> [WHAT IS BEING ASKED]: Return only the stretch of the material below that begins with the line containing "Reconstruct the object" and ends with the line containing "controller_rows = (752, 552)", exactly; both of those lines belong to it.

-- Start SUPPLIED DATA --

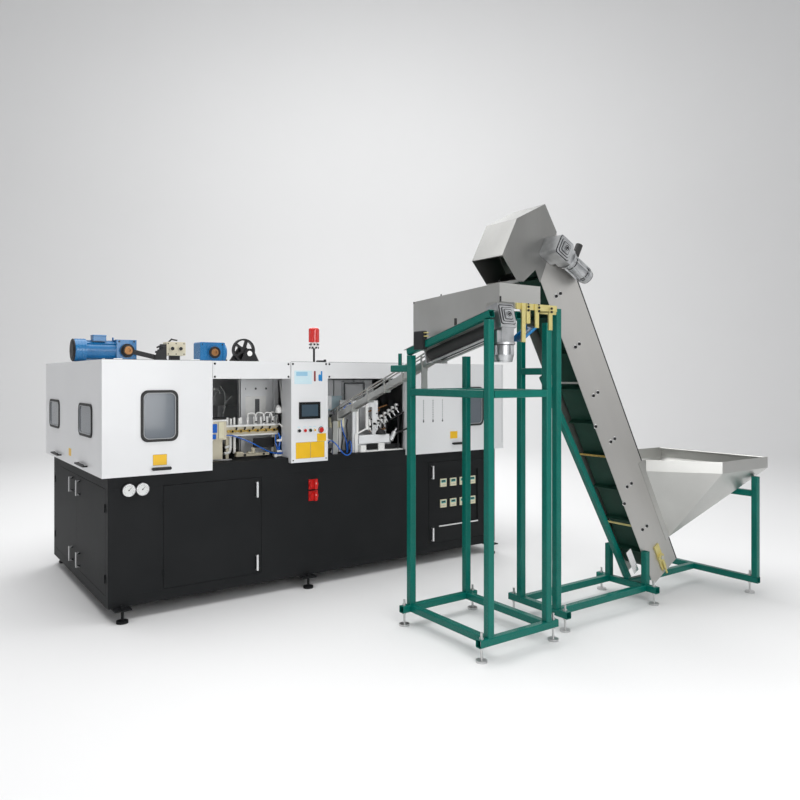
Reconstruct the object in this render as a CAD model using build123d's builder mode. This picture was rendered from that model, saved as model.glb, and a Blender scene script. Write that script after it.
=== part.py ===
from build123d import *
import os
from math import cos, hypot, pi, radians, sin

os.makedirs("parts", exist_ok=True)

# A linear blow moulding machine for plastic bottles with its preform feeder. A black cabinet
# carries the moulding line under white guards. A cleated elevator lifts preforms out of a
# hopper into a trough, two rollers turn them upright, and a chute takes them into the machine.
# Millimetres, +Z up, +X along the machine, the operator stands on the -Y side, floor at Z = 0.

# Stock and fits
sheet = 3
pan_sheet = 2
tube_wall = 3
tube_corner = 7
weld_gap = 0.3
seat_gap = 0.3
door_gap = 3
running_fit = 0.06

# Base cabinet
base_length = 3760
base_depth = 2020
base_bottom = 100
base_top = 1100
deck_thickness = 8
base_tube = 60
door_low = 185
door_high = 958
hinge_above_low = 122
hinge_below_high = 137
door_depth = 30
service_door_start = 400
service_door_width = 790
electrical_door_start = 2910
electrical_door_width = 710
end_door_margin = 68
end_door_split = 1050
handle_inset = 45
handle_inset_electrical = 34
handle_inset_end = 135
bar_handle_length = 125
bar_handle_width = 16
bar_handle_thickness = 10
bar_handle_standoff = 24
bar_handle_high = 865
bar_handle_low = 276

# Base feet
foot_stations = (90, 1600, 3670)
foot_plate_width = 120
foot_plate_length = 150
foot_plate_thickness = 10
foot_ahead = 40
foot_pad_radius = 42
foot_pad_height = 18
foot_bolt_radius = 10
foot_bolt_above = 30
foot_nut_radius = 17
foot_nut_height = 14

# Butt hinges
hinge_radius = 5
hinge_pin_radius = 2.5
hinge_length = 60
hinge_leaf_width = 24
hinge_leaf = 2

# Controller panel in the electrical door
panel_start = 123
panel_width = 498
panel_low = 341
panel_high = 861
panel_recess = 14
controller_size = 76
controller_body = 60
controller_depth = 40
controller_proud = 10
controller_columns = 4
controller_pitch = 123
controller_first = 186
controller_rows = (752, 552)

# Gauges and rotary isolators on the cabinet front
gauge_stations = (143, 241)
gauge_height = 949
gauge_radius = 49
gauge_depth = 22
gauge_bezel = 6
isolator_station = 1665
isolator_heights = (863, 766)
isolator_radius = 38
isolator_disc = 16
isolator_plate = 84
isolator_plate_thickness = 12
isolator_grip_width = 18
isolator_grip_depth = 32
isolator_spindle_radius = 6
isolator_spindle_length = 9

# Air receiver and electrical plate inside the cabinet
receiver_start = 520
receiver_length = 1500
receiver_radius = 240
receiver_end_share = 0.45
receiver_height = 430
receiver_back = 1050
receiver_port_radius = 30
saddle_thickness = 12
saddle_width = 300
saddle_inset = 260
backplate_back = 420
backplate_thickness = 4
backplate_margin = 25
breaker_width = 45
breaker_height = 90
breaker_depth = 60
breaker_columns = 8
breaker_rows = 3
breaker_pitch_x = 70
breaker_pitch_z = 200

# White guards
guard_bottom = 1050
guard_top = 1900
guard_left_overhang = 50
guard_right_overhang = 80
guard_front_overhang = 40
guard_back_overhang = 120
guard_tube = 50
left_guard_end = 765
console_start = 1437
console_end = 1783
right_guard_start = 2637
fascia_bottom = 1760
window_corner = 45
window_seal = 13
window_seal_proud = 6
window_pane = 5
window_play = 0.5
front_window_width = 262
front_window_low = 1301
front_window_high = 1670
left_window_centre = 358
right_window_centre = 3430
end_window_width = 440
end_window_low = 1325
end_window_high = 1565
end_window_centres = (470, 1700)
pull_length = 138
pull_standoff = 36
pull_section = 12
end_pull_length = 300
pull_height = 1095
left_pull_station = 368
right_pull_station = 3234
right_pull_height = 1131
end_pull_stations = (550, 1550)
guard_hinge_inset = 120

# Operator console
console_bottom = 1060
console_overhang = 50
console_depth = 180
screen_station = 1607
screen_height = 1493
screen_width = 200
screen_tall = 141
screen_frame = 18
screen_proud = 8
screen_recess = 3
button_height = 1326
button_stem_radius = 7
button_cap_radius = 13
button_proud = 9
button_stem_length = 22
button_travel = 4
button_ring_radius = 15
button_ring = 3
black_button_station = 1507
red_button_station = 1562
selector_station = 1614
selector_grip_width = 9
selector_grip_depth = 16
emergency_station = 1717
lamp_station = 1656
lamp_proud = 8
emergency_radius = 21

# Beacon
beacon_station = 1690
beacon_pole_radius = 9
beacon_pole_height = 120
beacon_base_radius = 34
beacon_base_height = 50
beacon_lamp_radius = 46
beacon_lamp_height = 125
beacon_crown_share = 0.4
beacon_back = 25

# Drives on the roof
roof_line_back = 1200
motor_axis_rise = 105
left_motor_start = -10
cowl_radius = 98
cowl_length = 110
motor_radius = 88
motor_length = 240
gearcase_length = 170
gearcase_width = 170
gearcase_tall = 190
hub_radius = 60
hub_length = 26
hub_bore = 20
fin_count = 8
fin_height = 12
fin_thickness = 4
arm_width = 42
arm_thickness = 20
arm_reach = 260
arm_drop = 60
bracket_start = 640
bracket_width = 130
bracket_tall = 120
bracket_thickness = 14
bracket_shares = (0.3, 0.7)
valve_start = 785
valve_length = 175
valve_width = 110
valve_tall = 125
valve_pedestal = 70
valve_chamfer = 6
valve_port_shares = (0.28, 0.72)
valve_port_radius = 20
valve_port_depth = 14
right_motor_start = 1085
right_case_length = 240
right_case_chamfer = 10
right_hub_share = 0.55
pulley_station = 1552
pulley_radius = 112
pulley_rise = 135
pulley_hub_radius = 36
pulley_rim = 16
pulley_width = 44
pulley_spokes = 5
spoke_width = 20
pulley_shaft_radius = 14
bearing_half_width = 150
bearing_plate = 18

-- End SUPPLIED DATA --
-- Start SUPPLIED DATA --

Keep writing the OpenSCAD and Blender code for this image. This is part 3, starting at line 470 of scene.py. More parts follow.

-- End SUPPLIED DATA --

> [EXERCISE RESULT]:
Reconstruct the object in this render as a CAD model using build123d's builder mode. This picture was rendered from that model, saved as model.glb, and a Blender scene script. Write that script after it.
=== part.py ===
from build123d import *
import os
from math import cos, hypot, pi, radians, sin

os.makedirs("parts", exist_ok=True)

# A linear blow moulding machine for plastic bottles with its preform feeder. A black cabinet
# carries the moulding line under white guards. A cleated elevator lifts preforms out of a
# hopper into a trough, two rollers turn them upright, and a chute takes them into the machine.
# Millimetres, +Z up, +X along the machine, the operator stands on the -Y side, floor at Z = 0.

# Stock and fits
sheet = 3
pan_sheet = 2
tube_wall = 3
tube_corner = 7
weld_gap = 0.3
seat_gap = 0.3
door_gap = 3
running_fit = 0.06

# Base cabinet
base_length = 3760
base_depth = 2020
base_bottom = 100
base_top = 1100
deck_thickness = 8
base_tube = 60
door_low = 185
door_high = 958
hinge_above_low = 122
hinge_below_high = 137
door_depth = 30
service_door_start = 400
service_door_width = 790
electrical_door_start = 2910
electrical_door_width = 710
end_door_margin = 68
end_door_split = 1050
handle_inset = 45
handle_inset_electrical = 34
handle_inset_end = 135
bar_handle_length = 125
bar_handle_width = 16
bar_handle_thickness = 10
bar_handle_standoff = 24
bar_handle_high = 865
bar_handle_low = 276

# Base feet
foot_stations = (90, 1600, 3670)
foot_plate_width = 120
foot_plate_length = 150
foot_plate_thickness = 10
foot_ahead = 40
foot_pad_radius = 42
foot_pad_height = 18
foot_bolt_radius = 10
foot_bolt_above = 30
foot_nut_radius = 17
foot_nut_height = 14

# Butt hinges
hinge_radius = 5
hinge_pin_radius = 2.5
hinge_length = 60
hinge_leaf_width = 24
hinge_leaf = 2

# Controller panel in the electrical door
panel_start = 123
panel_width = 498
panel_low = 341
panel_high = 861
panel_recess = 14
controller_size = 76
controller_body = 60
controller_depth = 40
controller_proud = 10
controller_columns = 4
controller_pitch = 123
controller_first = 186
controller_rows = (752, 552)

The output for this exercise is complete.